Fictions of Emancipation: Carpeaux’s Why Born Enslaved! Reconsidered from The Met Museum


Edited by Elyse Nelson and Wendy S. Walters This critical reexamination of Jean-Baptiste Carpeaux’s iconic bust Why Born Enslaved! unpacks the sculpture’s complex and sometimes contradictory engagement with an antislavery discourse. Noted art historians and writers discuss how categories of racial difference grew in popularity in the nineteenth century alongside a crescendo in cultural production in France during the Second Empire. By focusing on Why Born Enslaved! and comparing it to works by Carpeaux’s contemporaries on both sides of the Atlantic, as well as to objects by twenty-first-century artists Kara Walker and Kehinde Wiley, this volume explores such key themes as the portrayal of Black enslavement and emancipation; the commodification of images of Black figures; the role of sculpture in generating the sympathies of its audiences; and the relevance of Carpeaux’s sculpture to legacies of empire.
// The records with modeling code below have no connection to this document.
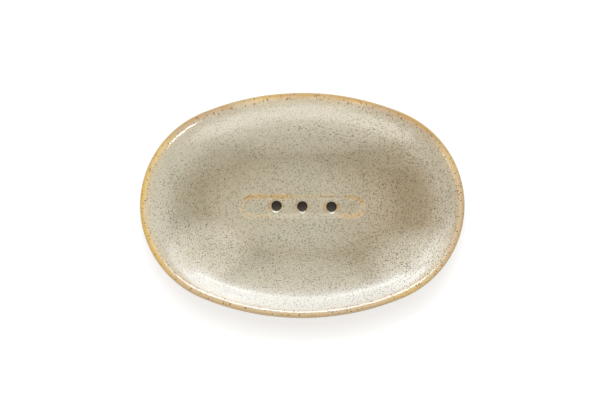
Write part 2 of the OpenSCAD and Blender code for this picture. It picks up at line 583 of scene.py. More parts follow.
    def lip_colour(self, sheet: NodeSheet, spot: Spot) -> Socket:
        """Mixes the colour of the thin glaze on the lip, with ochre on the inner side in places.

        Args:
            sheet: The glaze's nodes.
            spot: Where it is.

        Returns:
            The colour.
        """
        golden = strongest(sheet, spot.place, self.golden_places)
        ochre = strongest(sheet, spot.place, self.ochre_places)
        inner = sheet.fade(spot.run, self.ochre_edge)
        return sheet.coats(self.tan, ((golden, self.gold), (sheet.product(ochre, inner), self.ochre)))

    def well_edges(self, sheet: NodeSheet, spot: Spot, well: DrainWell) -> tuple[Socket, Socket]:
        """Finds where the glaze runs thin over the well's edge, and where painted light makes its side
        paler against the side's shade.

        Args:
            sheet: The glaze's nodes.
            spot: Where it is.
            well: The well, whose edge is a line's constant distance from a stretch of X.

        Returns:
            The share of amber and the share of painted light on the side.
        """
        away = sheet.vector("MULTIPLY", sheet.vector("ABSOLUTE", spot.place), (1, 1, 0))
        past_end = sheet.vector("SUBTRACT", away, (well.end_centre, 0, 0))
        distance = sheet.vector("LENGTH", sheet.vector("MAXIMUM", past_end, (0, 0, 0)), out=1)
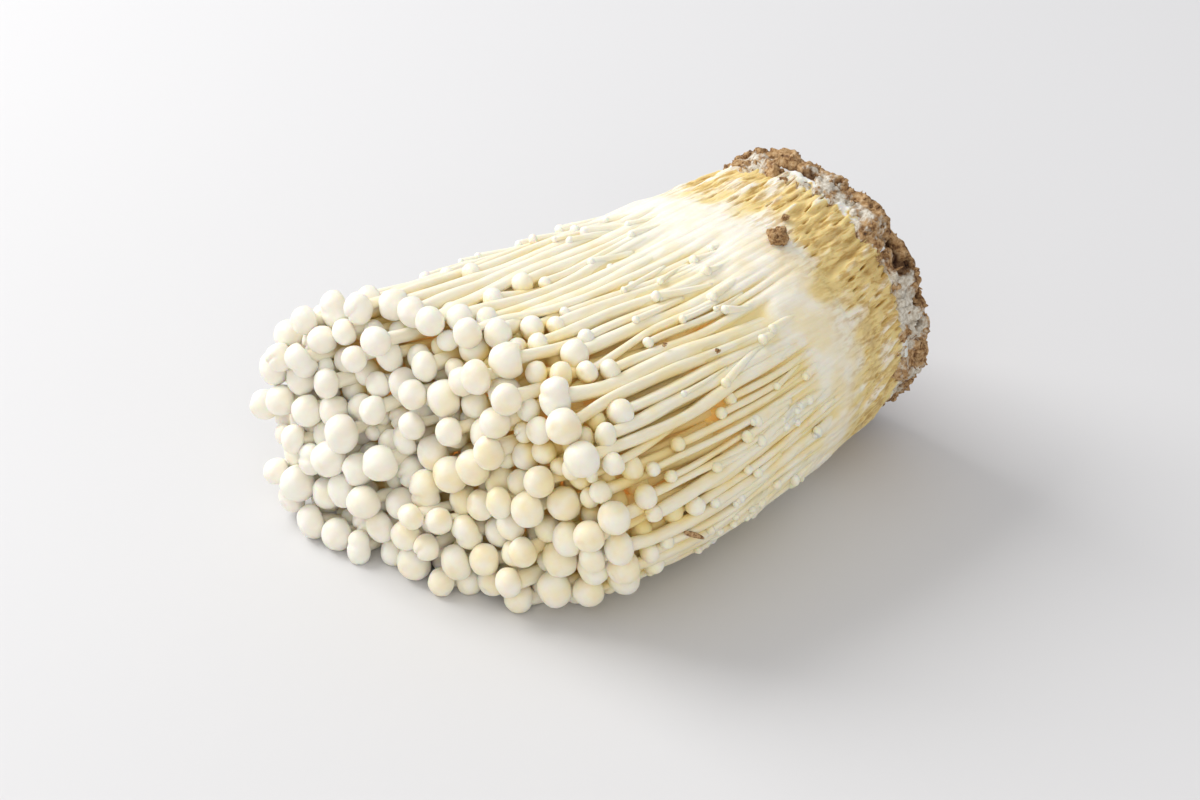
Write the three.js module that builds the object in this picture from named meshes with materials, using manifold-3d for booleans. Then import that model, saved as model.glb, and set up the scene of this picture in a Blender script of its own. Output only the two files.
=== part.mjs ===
// Enoki mushroom cluster lying on its side: a sawdust crust, the foot where all the stems have
// grown together, and a flaring sheaf of tufts. A tuft is a few stems joined for their lower
// half, each with a round cap.
//
// Millimetres, +Z up. The sheaf runs along X with its caps towards -X, and bends towards +Y.
// The origin is under the middle of the cluster, on the surface that the cluster lies on.

import * as THREE from "three";
import { mergeVertices } from "three/addons/utils/BufferGeometryUtils.js";
import Module from "manifold-3d";

const wasm = await Module();
wasm.setup();

// ---- Driving dimensions ----

const CLEARANCE = 0.4; // between pieces that lie against each other
const CLEARANCE_MARGIN = 1.05; // for the corners of a room, which bend

// The sheaf's outline. Distances along the sheaf start where the crust meets the foot.
const FOOT_RADIUS = 36.5;
const FOOT_RISE = 5.5; // how much higher than the caps' end the foot's end is held
const FLARE_DISTANCE = 105; // where the sheaf is at its widest
const FLARE_HALF_WIDTH = 56;
const FLARE_HEIGHT = 72;
const FLARE_EASE = 1.6; // above 1, the sheaf widens quickly at first and then less and less
const SQUARENESS = 2.3; // exponent of the section's outline, 2 being an ellipse
const PRESSED_DEPTH = 4; // how far the underside is pressed flat
const FOOT_SLANT = 3.5; // how far the crust's lower edge lies behind its middle
const SIDE_BEND = 15; // how far the sheaf has bent sideways at its caps

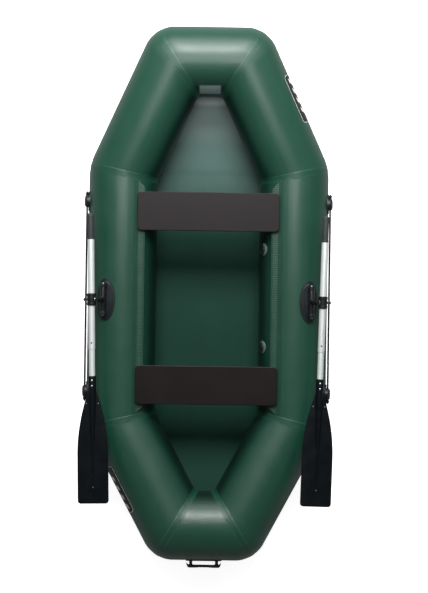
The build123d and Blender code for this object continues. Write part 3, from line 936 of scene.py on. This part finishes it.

The book also provides a chronology of events central to the histories of transatlantic slavery, abolition, colonialism, and empire. Elyse Nelson is assistant curator of eighteenth- and nineteenth-century European sculpture in the Department of European Sculpture and Decorative Arts, The Metropolitan Museum of Art, New York. Wendy S. Walters is concentration head in non-fiction and associate professor in the Writing Program of the School of the Arts at Columbia University, New York.